12.072 A Delicate Mingling of Chicken, Minari, and Garlic

Cycle 12 – Item 72

18 (Thu) March 2021

A Delicate Mingling of Chicken, Minari, and Garlic


by me

at home

-Changgok, Sujeong, Seongnam, Gyeonggi, Republic of Korea-

with the Family

Newbery 100 Medals, 100 Meals (40) (see 100 NEWBERY M&Ms)

While reading the 100 books that have been awarded the annual Newbery Medal since 1922, I will also attempt to create one dish for every book, a dish that is directly referenced in or indirectly inspired by the events of the book.  The 100th Medal was recently announced: When You Trap a Tiger by Tae Keller – a Korean-themed book!  Food plays a strong role in many of the stories; not surprising as the characters in most of the books are faced with adversity of some sort, including poverty, so they’re often very hungry and thus grateful whenever they get a bite to eat – as we all should be at every meal, give us this day our daily bread.  The dishes will be featured as posts on Give Me This Day.

The Tale of Despereaux (2004) by Kate DiCamillo, illustrated by Timothy Basil Ering.  The book is about Despereaux, a mouse who engages on a quest into the dungeons to rescue the Princess Pea from the clutches of rat Roscuro and his would-be henchgirl Miggery Sow.

Gor, I adored this book.  As befitting a fairytale, the characters are exaggerated to the point of absurdity and yet so exquisitely drawn that they feel alive, irresistibly lovable, even the despicable ones.  Though the story itself is short and simple, it’s carved into 3 blocks, each focusing on one of the primary characters like an independent short tale, told out of chronological order, all converging in a final 4th block that ties the tales together.  As I had written about Flora & Ulysses, another book by Kate DiCamillo to win the Newbery Medal, The Tale of Despereaux is an eternal American classic, what all Newbery winners should strive to be.

With capellini and sour cream.

Roscuro, a rat, comes out of the shadows to see the light, both literally and figuratively, but accidentally falls into the queen’s soup.

[paraphrased in part]

The queen loved soup.  She loved soup more than anything in the world except for the Princess Pea and the king.  And because the queen loved it, soup was served in the castle for every banquet, every lunch, and every dinner.

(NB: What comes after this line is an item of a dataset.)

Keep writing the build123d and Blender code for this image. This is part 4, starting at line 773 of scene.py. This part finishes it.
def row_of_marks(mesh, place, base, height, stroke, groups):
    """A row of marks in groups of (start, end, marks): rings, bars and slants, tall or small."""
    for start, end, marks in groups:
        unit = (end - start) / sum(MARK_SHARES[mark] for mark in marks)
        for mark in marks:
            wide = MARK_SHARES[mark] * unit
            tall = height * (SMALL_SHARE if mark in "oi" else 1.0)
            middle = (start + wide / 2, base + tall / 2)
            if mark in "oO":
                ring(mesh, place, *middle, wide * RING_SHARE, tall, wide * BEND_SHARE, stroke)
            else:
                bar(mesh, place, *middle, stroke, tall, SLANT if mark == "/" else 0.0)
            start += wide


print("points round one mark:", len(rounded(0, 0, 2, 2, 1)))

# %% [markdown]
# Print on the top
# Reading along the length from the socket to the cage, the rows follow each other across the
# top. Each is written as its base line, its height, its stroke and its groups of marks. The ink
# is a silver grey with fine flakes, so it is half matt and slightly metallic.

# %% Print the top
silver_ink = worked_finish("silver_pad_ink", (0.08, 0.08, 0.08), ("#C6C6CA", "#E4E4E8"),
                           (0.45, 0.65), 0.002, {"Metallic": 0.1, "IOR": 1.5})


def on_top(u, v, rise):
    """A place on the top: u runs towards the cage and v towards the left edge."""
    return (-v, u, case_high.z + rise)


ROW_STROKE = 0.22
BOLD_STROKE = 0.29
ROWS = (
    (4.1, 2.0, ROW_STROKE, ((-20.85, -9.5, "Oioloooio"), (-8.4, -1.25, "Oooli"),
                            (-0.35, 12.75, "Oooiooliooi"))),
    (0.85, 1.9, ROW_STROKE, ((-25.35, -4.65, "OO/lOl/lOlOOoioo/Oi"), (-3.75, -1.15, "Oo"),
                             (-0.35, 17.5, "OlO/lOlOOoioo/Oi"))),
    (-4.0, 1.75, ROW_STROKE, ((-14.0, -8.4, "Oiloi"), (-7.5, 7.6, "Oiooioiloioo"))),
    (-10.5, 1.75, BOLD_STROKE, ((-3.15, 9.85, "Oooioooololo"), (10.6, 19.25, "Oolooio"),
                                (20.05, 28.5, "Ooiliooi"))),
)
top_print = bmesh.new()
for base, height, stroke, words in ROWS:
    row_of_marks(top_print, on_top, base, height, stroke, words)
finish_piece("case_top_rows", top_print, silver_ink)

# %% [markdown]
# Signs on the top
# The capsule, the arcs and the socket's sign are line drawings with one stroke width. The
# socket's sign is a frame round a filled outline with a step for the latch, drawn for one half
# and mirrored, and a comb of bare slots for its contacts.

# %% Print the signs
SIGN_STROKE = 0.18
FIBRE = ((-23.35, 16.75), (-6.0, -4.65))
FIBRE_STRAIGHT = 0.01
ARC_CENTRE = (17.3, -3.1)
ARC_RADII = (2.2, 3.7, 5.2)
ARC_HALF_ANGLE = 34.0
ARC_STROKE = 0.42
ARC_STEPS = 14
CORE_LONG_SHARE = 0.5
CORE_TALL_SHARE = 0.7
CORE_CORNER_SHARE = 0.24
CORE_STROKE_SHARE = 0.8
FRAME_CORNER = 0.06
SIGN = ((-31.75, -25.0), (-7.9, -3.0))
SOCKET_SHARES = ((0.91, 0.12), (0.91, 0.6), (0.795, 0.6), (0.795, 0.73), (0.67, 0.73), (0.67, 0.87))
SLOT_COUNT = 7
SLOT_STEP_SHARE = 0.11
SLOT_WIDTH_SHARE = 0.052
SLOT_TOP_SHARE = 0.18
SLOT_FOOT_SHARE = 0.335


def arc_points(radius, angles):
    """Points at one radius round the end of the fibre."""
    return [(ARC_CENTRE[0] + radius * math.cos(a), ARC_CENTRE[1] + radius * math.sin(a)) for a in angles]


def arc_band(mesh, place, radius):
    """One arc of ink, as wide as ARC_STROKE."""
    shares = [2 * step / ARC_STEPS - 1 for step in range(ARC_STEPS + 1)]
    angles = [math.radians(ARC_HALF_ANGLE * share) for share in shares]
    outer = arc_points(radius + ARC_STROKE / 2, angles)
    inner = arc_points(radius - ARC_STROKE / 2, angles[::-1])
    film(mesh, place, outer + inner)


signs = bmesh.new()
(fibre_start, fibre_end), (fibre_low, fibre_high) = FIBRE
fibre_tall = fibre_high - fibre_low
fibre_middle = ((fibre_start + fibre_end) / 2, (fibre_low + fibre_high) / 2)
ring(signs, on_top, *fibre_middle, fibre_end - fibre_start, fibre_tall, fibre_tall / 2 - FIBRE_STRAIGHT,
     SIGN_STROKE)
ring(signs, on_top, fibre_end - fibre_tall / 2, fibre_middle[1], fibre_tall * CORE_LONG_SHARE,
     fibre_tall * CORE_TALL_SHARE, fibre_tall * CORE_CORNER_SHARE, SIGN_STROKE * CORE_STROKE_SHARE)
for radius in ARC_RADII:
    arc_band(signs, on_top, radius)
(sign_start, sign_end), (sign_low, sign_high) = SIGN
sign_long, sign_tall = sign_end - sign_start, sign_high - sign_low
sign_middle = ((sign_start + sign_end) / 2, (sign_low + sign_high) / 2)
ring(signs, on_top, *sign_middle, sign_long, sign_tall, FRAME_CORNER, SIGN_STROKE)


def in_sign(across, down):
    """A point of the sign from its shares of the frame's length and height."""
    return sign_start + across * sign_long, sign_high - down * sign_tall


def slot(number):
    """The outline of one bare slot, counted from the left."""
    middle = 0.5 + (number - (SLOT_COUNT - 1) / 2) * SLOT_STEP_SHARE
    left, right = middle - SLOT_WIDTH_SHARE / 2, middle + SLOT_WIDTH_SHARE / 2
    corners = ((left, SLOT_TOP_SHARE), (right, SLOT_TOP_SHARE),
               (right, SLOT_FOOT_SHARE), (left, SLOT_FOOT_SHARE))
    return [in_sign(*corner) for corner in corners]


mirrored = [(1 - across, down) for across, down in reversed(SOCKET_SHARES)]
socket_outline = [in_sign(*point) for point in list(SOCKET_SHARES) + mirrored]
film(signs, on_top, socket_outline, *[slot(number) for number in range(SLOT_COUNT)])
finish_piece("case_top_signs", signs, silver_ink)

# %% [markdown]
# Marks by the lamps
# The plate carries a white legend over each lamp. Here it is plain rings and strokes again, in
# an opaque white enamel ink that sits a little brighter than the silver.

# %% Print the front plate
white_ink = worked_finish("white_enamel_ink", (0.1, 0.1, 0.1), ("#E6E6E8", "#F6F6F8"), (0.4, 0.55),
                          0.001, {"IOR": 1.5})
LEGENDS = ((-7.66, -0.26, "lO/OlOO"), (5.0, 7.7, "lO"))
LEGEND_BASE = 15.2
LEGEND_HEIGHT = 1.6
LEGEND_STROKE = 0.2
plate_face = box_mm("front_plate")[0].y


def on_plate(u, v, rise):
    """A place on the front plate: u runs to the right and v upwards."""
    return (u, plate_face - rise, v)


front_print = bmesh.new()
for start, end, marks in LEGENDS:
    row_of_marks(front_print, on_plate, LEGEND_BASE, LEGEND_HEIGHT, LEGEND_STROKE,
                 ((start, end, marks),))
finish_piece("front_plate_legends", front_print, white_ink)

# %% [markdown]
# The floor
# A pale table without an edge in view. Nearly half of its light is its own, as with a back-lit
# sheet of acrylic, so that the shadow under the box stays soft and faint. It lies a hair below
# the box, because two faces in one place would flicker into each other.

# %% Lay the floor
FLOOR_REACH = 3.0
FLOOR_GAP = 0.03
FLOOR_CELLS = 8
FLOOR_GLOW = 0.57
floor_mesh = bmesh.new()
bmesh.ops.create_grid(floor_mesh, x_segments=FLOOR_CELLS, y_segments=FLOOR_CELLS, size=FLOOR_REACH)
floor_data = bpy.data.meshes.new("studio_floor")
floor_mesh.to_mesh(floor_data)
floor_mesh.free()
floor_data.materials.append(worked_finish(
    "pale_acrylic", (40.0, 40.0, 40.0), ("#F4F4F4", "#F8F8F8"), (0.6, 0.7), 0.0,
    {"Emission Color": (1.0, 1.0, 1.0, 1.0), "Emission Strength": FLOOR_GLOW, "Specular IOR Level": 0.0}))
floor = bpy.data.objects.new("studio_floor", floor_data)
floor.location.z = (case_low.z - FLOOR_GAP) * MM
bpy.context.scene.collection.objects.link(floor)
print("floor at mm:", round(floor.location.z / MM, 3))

And what soup it was!  Cook’s love and admiration for the queen and her palate moved the broth that she concocted from the level of mere food to a high art.

On this particular day, for this particular banquet, Cook had outdone herself.  The soup was a masterwork, a delicate mingling of chicken, watercress, and garlic.  Roscuro, as he surfaced from the bottom of the queen’s capacious bowl, could not help taking a few appreciate sips. 

“Lovely,” he said, distracted for a moment from the misery of his existence, “delightful.”

The queen was really a simple soul and always, her whole life, had done nothing except state the overly obvious.

She died as she lived.  

“There is a rat in my soup” were the last words she uttered.  She clutched her chest and fell over backward.

The queen is scared her to death, literally, thus forcing Roscuro to flee back into the darkness and pursue a bitter path of villainy.  Poor guy.

In Korean, watercress (aka Nasurtium officinale) is mul naengi (물냉이) – maybe.  Another vegetable that may or may not have exact counterparts across languages/regions.  Images on the internet seem wildly different, even among images for watercress, and certainly in comparison to images for mul naengi.  My only personal experience with watercress was in the Philippines (see for example 11.064 Stir-Fried Watercress and Shimeji Mushrooms), which, now that I think about it, may have been a different vegetable (the Korean store sold it as “watercress,” but who knows?).

When I asked W to get mul naengi from the market, she came back with minari (미나리) (aka Oenanthe javanica), which may or may not be the same vegetable as water celery or water dropwort.  She said that they didn’t have mul naengi, but the guy told her that minari is pretty much the same thing.

I don’t know.  In any case, it’s a leafy weed that tastes kinda bitter.  Close enough.

By coincidence, minari was featured in the Korea Joongang Daily the following day (see “From movie screens to dinner tables“).